Actually, I loved Scraps just as much as I love Sinbad. Why? Let me tell you. During the early 1980s I was the editor and publisher of the music mag, Wool City Rocker. One issue carried an advert for a Manchester band. Their manager, who also ran a venue in the city, had a reputation for booking bands and then not paying the promised fee. He also had a fairly fearsome reputation as a gangster. When he failed to pay me for the advert, I phoned him. He was out. I spoke to his wife, saying that unless I was paid, I’d write him up as a rip-off merchant in the next issue of the magazine. “He won’t like that,” she told me before slamming the phone down. I thought little of this. In retrospect, I guess I underestimated his gangster rep.


Early next morning, I was woken by someone knocking on the front door. Apart from Sinbad and Scraps, I was alone in the house. Half asleep and unaware that it wasn’t yet 5am, I opened the door, expecting to see the postman. In came the little gangster guy from Manchester with two bouncers from his club, the biggest of whom picked me up by my dressing-gown collar, carried me into the back room, and slammed me up against the wall.

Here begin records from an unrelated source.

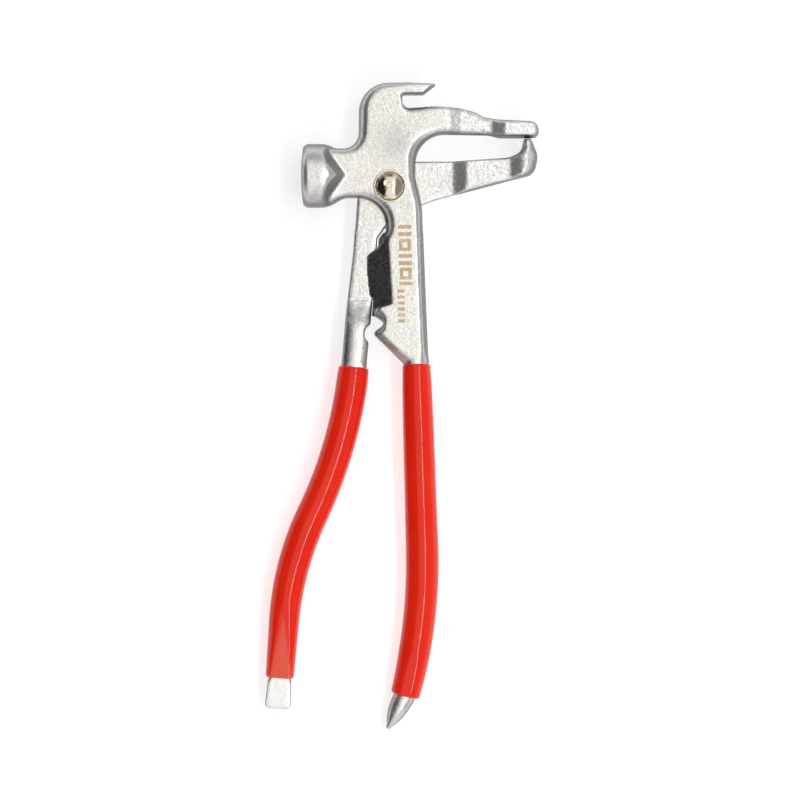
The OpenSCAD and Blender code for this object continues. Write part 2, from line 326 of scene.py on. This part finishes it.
def blob(space, at, size):
    """1 in the middle of a soft patch in plan, 0 outside."""
    d = ((space.flat_x - at[0]) / size[0]) ** 2 + ((space.flat_y - at[1]) / size[1]) ** 2
    return np.exp(-d)[:, :, None]


# Where the hammer lever's edge is rounder or crisper: middle, size, edge radius, draft of the wall
EDGE_ZONES = [
    ((-14, 28), (7, 12), 3.2, 0.26), ((14, -40), (5, 42), 1.1, 0.44), ((11, 13), (5, 10), 2.6, 0.36),
    ((-1, -12), (4, 8), 2.4, 0.34), ((24, 31.5), (16, 4), 1.0, 0.12), ((6, 29.5), (5, 3), 1.6, 0.26), ((50, 23), (13, 8), 0.9, 0.12),
    ((11, 37.5), (8, 4.2), 0.8, 0.10), ((4.8, 33), (3.2, 3), 0.5, 0.04), ((-6, -48), (4, 3.6), 2.7, 0.34),
    ((0.3, -53), (3.2, 2.6), 0.5, 0.04), ((-7, -34), (5, 8), 0.5, 0.04),
]


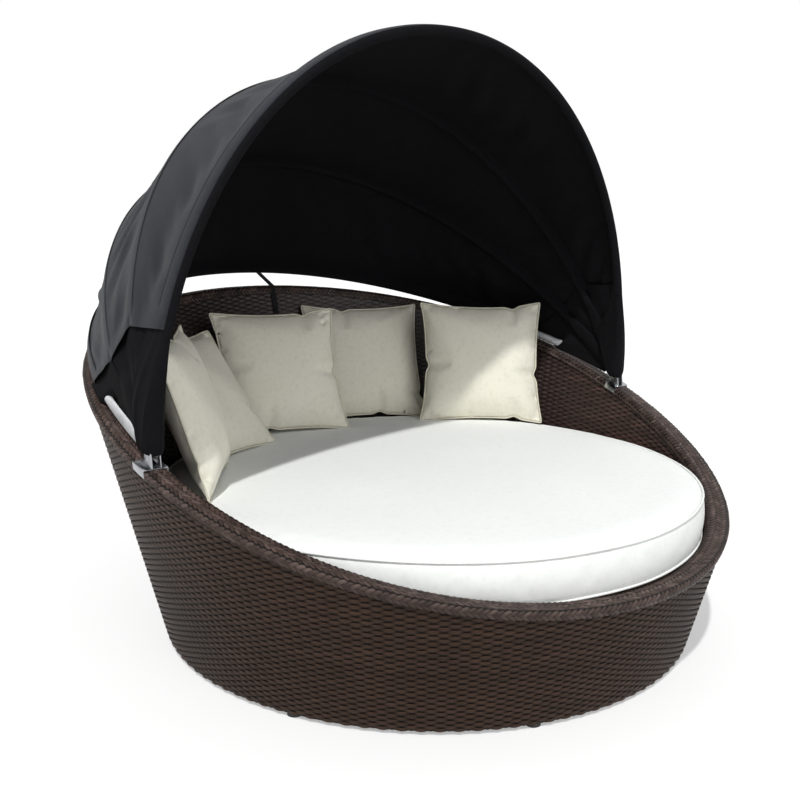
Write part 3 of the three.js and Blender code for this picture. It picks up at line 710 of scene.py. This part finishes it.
pillow_side, pillow_thickness, pillow_edge = 0.465, 0.130, 0.0016
pillow_waist, pinch_depth, pinch_width, pillow_start = 0.018, 0.011, 0.08, 0.05
pillow_cells, pillow_blank_share = 42, 1.045
blank_dome, crumple_height, sewn_share = 0.012, 0.0006, 0.2
pillow_cord = 0.0032
pillow_full, pillow_sunk, pillow_lumps = 0.97, 0.12, 0.04
pillow_push, pillow_push_step, pillow_limits, pillow_spare = 5.5, 0.35, (0.006, 0.03), -0.03
mattress_push, mattress_limits, mattress_spare = 0.6, (0.005, 0.005), -0.006
pillow_places = (
    (2.119, 0.37, -16.1, 17.7), (1.255, 0.434, -18.2, 36.5), (0.237, 0.393, -23.9, 23.8),
    (-0.787, 0.137, -0.4, 23.9), (-1.832, 0.249, 18.8, 15.9),
)


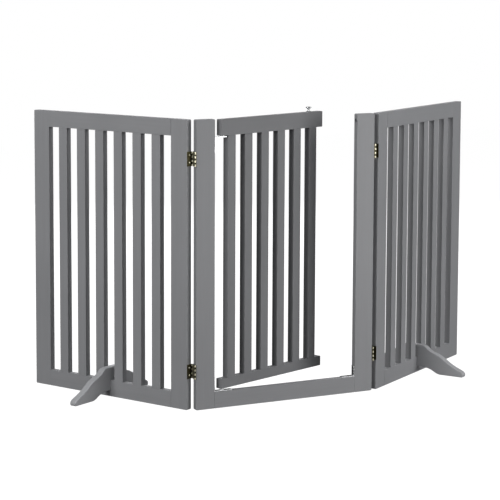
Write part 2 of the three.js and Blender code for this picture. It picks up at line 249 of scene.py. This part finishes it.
def brass_with_patina_and_painted_shade(name, dark, open_face, edge):
    """Brass with painted shade, dark in its recesses and lighter on its open faces; with patina, and edges
    rubbed brighter.
    """
    shader = Shader(name)
    even = shader.coordinates()
    patina = shader.noise(even, scale=420.0, detail=4.0, roughness=0.6)
    scratches = shader.noise(shader.coordinates(scale=(1, 1, 0.08)), scale=2600.0)
    rubbed = shader.edge_mask(radius=0.0007)
    # Painted shade: an ambient-occlusion mask darkens the brass in recesses and between parts, and
    # lightens it where it stands open.
    painted_shade_openness = shader.spread(shader.openness(distance=0.005), 0.0, 1.0, from_low=0.30, from_high=0.78)
    tone = shader.maths("ADD", painted_shade_openness, shader.spread(patina, -0.22, 0.22))
    aged = shader.blend(tone, dark, open_face)
    colour = shader.blend(shader.maths("MULTIPLY", rubbed, 0.5), aged, edge)
    rough = shader.maths("ADD", shader.spread(patina, 0.24, 0.40), shader.spread(scratches, 0.0, 0.08))
    rough = shader.maths("SUBTRACT", rough, shader.maths("MULTIPLY", rubbed, 0.08))
    return bare_metal(shader, colour, rough, [(patina, 0.00004), (scratches, 0.00001)])


RUBBED_PLATING = (0.66, 0.67, 0.68)


def plated_steel(name, dark, bright):
    """Clouded plating with fine brushed lines, rubbed to RUBBED_PLATING along its edges."""
    shader = Shader(name)
    even = shader.coordinates()
    cloud = shader.noise(even, scale=260.0, detail=4.0, roughness=0.6)
    brushed = shader.noise(shader.coordinates(scale=(0.06, 1, 1)), scale=2400.0)
    rubbed = shader.edge_mask(radius=0.0006)
    colour = shader.blend(shader.spread(cloud, 0.0, 1.0), dark, bright)
    colour = shader.blend(shader.maths("MULTIPLY", rubbed, 0.6), colour, RUBBED_PLATING)
    rough = shader.maths("ADD", shader.spread(cloud, 0.24, 0.38), shader.spread(brushed, 0.0, 0.08))
    return bare_metal(shader, colour, rough, [(cloud, 0.00002), (brushed, 0.00001)])


SMUDGED_CHROME = (0.60, 0.61, 0.62)
CLEAN_CHROME = (0.80, 0.805, 0.81)


def polished_chrome():
    """Bright plating with faint smudges and hairlines."""
    shader = Shader("polished_chrome")
    even = shader.coordinates()
    smudge = shader.noise(even, scale=190.0, detail=3.0)
    hairlines = shader.noise(shader.coordinates(scale=(1, 1, 14.0)), scale=900.0)
    colour = shader.blend(shader.spread(smudge, 0.0, 1.0), SMUDGED_CHROME, CLEAN_CHROME)
    rough = shader.maths("ADD", shader.spread(smudge, 0.07, 0.17), shader.spread(hairlines, 0.0, 0.04))
    return bare_metal(shader, colour, rough, [(hairlines, 0.000006)])


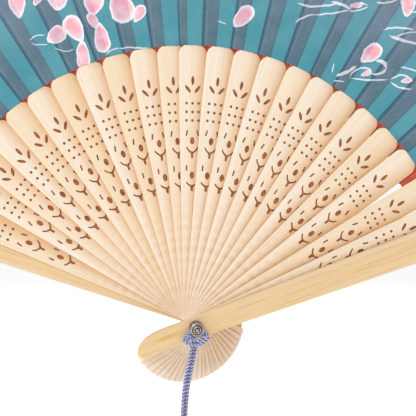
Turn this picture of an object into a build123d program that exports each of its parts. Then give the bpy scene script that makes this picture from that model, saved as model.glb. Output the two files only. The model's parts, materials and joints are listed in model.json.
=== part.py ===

Scraps shot across the room and shoved his muzzle into the bouncer’s crotch, emitting a long low growl. The man with his hand round my throat told me to “Get that f***in’ dog off me!”


“You must be joking,” I coughed. Scraps, the hairs on his back now raised like a punk Mohican, growled even louder.


“Tell him to call it off now”, he told his boss. The gangster looked at me. “I want my money first”, I croaked.


“Give him the f***in’ money, boss. You didn’t say he had a dog.” The little guy chucked my fifty quid on the floor. “Put it on the table,” I said, sensing I’d got the upper hand, despite having a much bigger hand still gripping my throat.


“Pick it up, boss! You know I hate dogs.” Reluctantly, the guy picked up the notes and bunged them on the table.


“Now get it off me,” barked the terrified bouncer. “Not till they’ve gone,” I mumbled, nodding uncomfortably towards his two companions. “Get out, you two!” he said. And, to my amazement, they both left.


The guy let me go. I dragged the still-growling Scraps from between his legs.


“You going?” I asked as he turned towards the door. “I bloody am,” he muttered. “I didn’t want to come here in the first place. This isn’t my argument. I’ve already done a full night’s work. I’m going home. I’m knackered. I’m taking those two back to Manchester and then getting some kip.” And he left.


Later that day I bought Scraps a big bag of butcher’s bones. And he loved them… loved them more that Sinbad loved me, and loved them more than he loved the taste of dog-shit or rotting flesh.